So the collected type constraints are:

GetAreable <: T <: Object
T <: ColoredCircle
T <: Circle

We can see that there no solution to our contraints, T can not be both a subtype of ColoredCircle and a supertype of GetAreable and therefore the Java compiler can not find a type T. The Java compiler will throw an error stating the inference variable T has incompatible bounds.

Lets consider another example using the following method signature of a generic method bar:

public <T extends Circle> T bar(Array<? super T> array)

Then we consider the following code excerpt:

GetAreable c = bar(new Array<Circle>());

What does the java compiler infer T to be? Again, lets look at all of the constraints on T.

Argument Typing: Array<Circle> is passed into Array<? super T>.
- ? must be Circle, so we have Circle super T.
- Type constraint: T <: Circle.
Target Typing: T is assigned to GetAreable.
- T must be a subtype of GetAreable.
- Type constraint: T <: GetAreable.
Type Parameter: <T extends Circle>
- Type constraint: T <: Circle.

So the collected type constraints are:

T <: GetAreable
T <: Circle

Solving for these two constraints:

1	`T <: Circle`

Whilst ColoredCircle is also a subtype of Circle it is not included in the type constraint and therefore the compiler does not consider this class during type inference. Indeed, the compiler cannot be aware¹ of all subtypes of Circle and there could be more than one subtype. Therefore T can only have the type Circle, so Java infers T to be Circle.

Multiple ?

Recap that we should treat each wildcard ? separately. In other words, each ? should be treated as potentially different type. An easy way to remember this is to put a number for each ?.

So the first ? you see should be renamed into ?1. This is similar to how Java treated this internally by renaming it into CAP#1. In the end, the different ? may be the same type, but at the start you should treat them separately.
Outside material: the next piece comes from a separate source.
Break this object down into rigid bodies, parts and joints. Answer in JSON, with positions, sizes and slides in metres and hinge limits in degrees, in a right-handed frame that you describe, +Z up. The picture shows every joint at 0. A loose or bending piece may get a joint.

Also, please remember that the focus of the type inference is to infer the type parameter and not to infer each ?. So please focus on the type parameter and not the wildcards.

Of course, from our discussion, we simply replace the wildcards with a type because there has to be an explicit usage of it for us to infer. But if there is no usage at all (e.g., the method with type parameter is not even invoked), then ? can be anything. This may lead to a potential issue where the code may initially compile but after the usage is added, it no longer compiles.

Rules for Type Inference

We now summarize the steps for type inference. First, we figure out all of the type constraints and then we solve these constraints. If no type can satisfy all the constraints, we know that Java will fail to compile.

So where do these type constraints come from?

Argument Typing: Type of argument is passed to parameter.
Target Typing: Return type is passed to variable.
Type Parameter: The declared type, especially for bounded type parameter.

Once you have collected all the type constraints, you can start resolving the type constraints. If in resolving the type constraints for a given type parameter T we are left with:

Type1 <: T <: Type2, then T is inferred as Type1
Type1 <: T², then T is inferred as Type1
T <: Type2, then T is inferred as Type2

where Type1 and Type2 are arbitrary types.

No Usage Typing

The type constraints come strictly from the three parts above. How the type is used is irrelevant for inference. This may lead to a failure in type inference although there is actually a type that can be used. Consider the same example from above

public <T extends Circle> T bar(Array<? super T> array)

Now consider the following code snippet where getColor is a method available in ColoredCircle but not Circle.

bar(new Array<Circle>()).getColor();

Remember that the type inference procedure above inferred the T is Circle. But Circle has no method getColor. So this will end in a compilation error. However, also note that if the inference was T is ColoredCircle, the compilation should have been successful. This shows that the type inference does not take into account how the type is going to be used.

Due to evolving specifications of software, at the time of compilation, a subtype may not have even been conceived of or written yet! ↩
Note that T <: Object is implicit here. We can see that this case could also be written as Type1 <: T <: Object, and would therefore also be explained by the previous case (Type1 <: T <: Type2). ↩